Even if China can engineer some soft landings, Hasenstab thinks China is still facing challenges tied to a necessary economic evolution, the liberalizing of assets in what Hasenstab calls “the factor markets:” land prices, the cost to the environment, and interest rates.

“Think about a typical project that might be going on in China: a coal plant. Right now, the owner can get a 2% loan from the government, build 1950s technology which pollutes the environment massively, and get the land for free. If you liberalize, he now might have an 8% loan, have to use more modern technology, and pay for the land. That’s a very different profitability or cost structure for his company. China looks like it’s on the cusp of embarking on a more efficient allocation of capital; moving from a higher growth rate with what might be considered lower quality of growth, to a lower growth rate but with a higher quality of growth. I think it’s essential to make this transition, but during the process there are a lot of potential vulnerabilities because it’s necessary for the government to kind of take its hands off the controls.”

China is also facing a potential labor shortage, which may seem hard to believe. We often think of China as having an infinite supply of labor, but its one-child policy is working its way through the population. The result? Rising wages.

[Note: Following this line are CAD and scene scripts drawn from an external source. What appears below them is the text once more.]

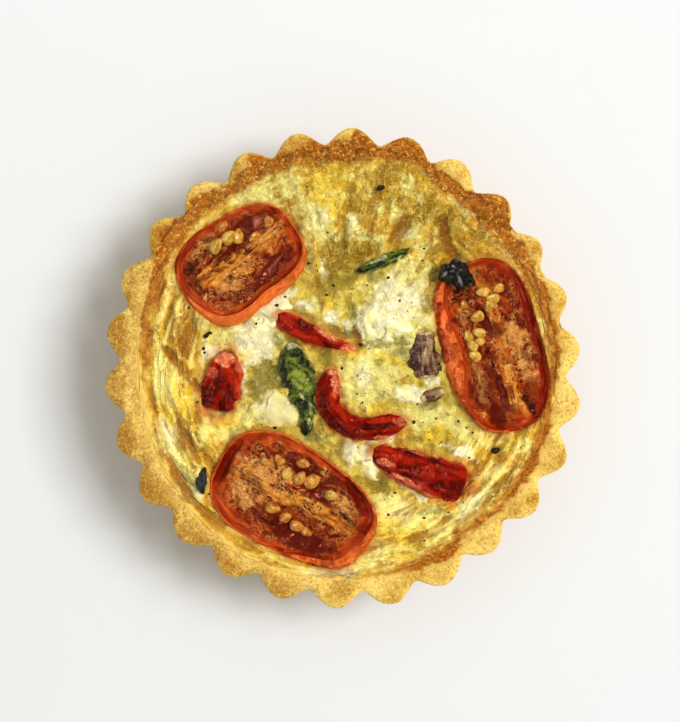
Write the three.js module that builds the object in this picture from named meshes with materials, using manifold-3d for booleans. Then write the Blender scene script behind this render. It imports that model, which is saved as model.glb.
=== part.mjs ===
// A small round quiche: a fluted shortcrust case filled with baked egg custard, with three
// roasted tomato halves, strips of red pepper, leaves, red onion and melted cheese sunk into its top.
// Millimetres, +Z up. The origin is the centre of the flat underside.
import * as THREE from "three";
import { mergeVertices } from "three/addons/utils/BufferGeometryUtils.js";
import Module from "manifold-3d";

const wasm = await Module();
wasm.setup();

const { degToRad, lerp, smoothstep, clamp } = THREE.MathUtils;

// ---------- driving dimensions ----------
const GAP = 0.3; // clearance between pieces that touch
const WELD = 1e-3; // vertices closer than this are one

const PASTRY = {
  flutes: 26,
  firstTipDeg: 4.8,
  rimTipRadius: 49.8,
  baseTipRadius: 44.4,
  fluteDepth: 3.3,
  valleyRounding: 0.28, // the smaller, the sharper the valleys between the flutes
  outOfRound: 0.55, // how far the rim wanders in and out around the case
  height: 22,
  rimCrown: 0.3,
  floorThickness: 3.2,
  rimInnerRadius: 42.9,
  floorInnerRadius: 38.6,
  stepsPerFlute: 6,
};

const FILLING = {
  middleLevel: 22.0,
  sunkEdgeLevel: 21.6,
  spiltEdgeLevel: 23.1,
  edgeRounding: 0.7,
  slack: 0.05, // extra room beside the case, over the gap
  around: 52,
  topRings: 8,
};

// Where the custard has baked over the rim: direction, half spread and how far out it reaches,
// which is short of the valleys between the flutes.
const SPILLS = [
  { deg: 80, spread: 24, reach: 46.2 },
  { deg: 108, spread: 16, reach: 45.9 },
  { deg: 134, spread: 15, reach: 45.4 },
  { deg: 47, spread: 9, reach: 46.2 },
  { deg: 28, spread: 11, reach: 45.0 },
];

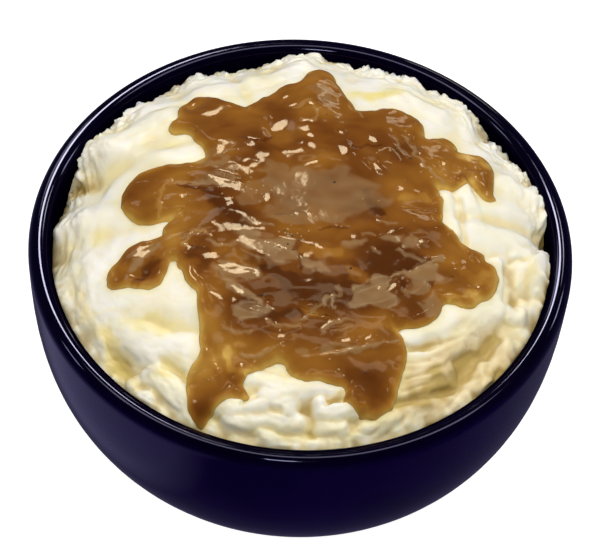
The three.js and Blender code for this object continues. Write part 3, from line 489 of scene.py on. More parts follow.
def warped(x, y, warps, waves=swell):
    wx, wy = x, y
    for shift_x, shift_y, size_x, size_y, seed_x, seed_y in warps:
        wx = wx + shift_x * waves(x / size_x, y / size_y, seed_x)
        wy = wy + shift_y * waves(x / size_x, y / size_y, seed_y)
    return wx, wy


def flat_share(x, y, place, crispness=2):
    """From 1 in the middle of a place to 0 outside it."""
    at_x, at_y, long, wide, turn = place
    c, s = math.cos(math.radians(turn)), math.sin(math.radians(turn))
    u = ((x - at_x) * c + (y - at_y) * s) / long
    v = (-(x - at_x) * s + (y - at_y) * c) / wide
    return np.exp(-((u * u + v * v) ** crispness))


def wall_share(x, y):
    """How far out a point lies: 0 in the middle, 1 at the wall."""
    return np.hypot(x, y) / INSIDE_RADIUS


def contact_height(x, y):
    degrees = np.degrees(np.arctan2(y, x)) % 360
    z = np.full(np.shape(x), float(CONTACT_HEIGHT))
    for at, width, rise in CONTACT_SWELLS:
        away = (degrees - at + 180) % 360 - 180
        z += rise * np.exp(-((away / width) ** 2))
    for size, rise, seed, start in CONTACT_CRAGS:
        crags = noise(degrees / size, np.full(np.shape(x), 0.5), seed)
        z += rise * smoothstep(wall_share(x, y), start, 1) * crags
    return z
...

“You can see this in the most basic of labor prices – migrant labor costs. They had been stagnant despite inflation, despite rising growth, and have begun heading up. Wage pressure in China will likely have important global implications. On the positive side, it will probably help rebalance the Chinese economy. One of China’s main challenges is investment outweighing consumption. How do you get more consumption? One way is to create social safety nets like unemployment insurance, healthcare or education so there is little need for a 40 – 50% savings rate. But that takes time to build out, decades. The other, quicker way is to increase wages so people will spend more. Consumers in China are no different than consumers anywhere. You earn more, you buy more stuff.”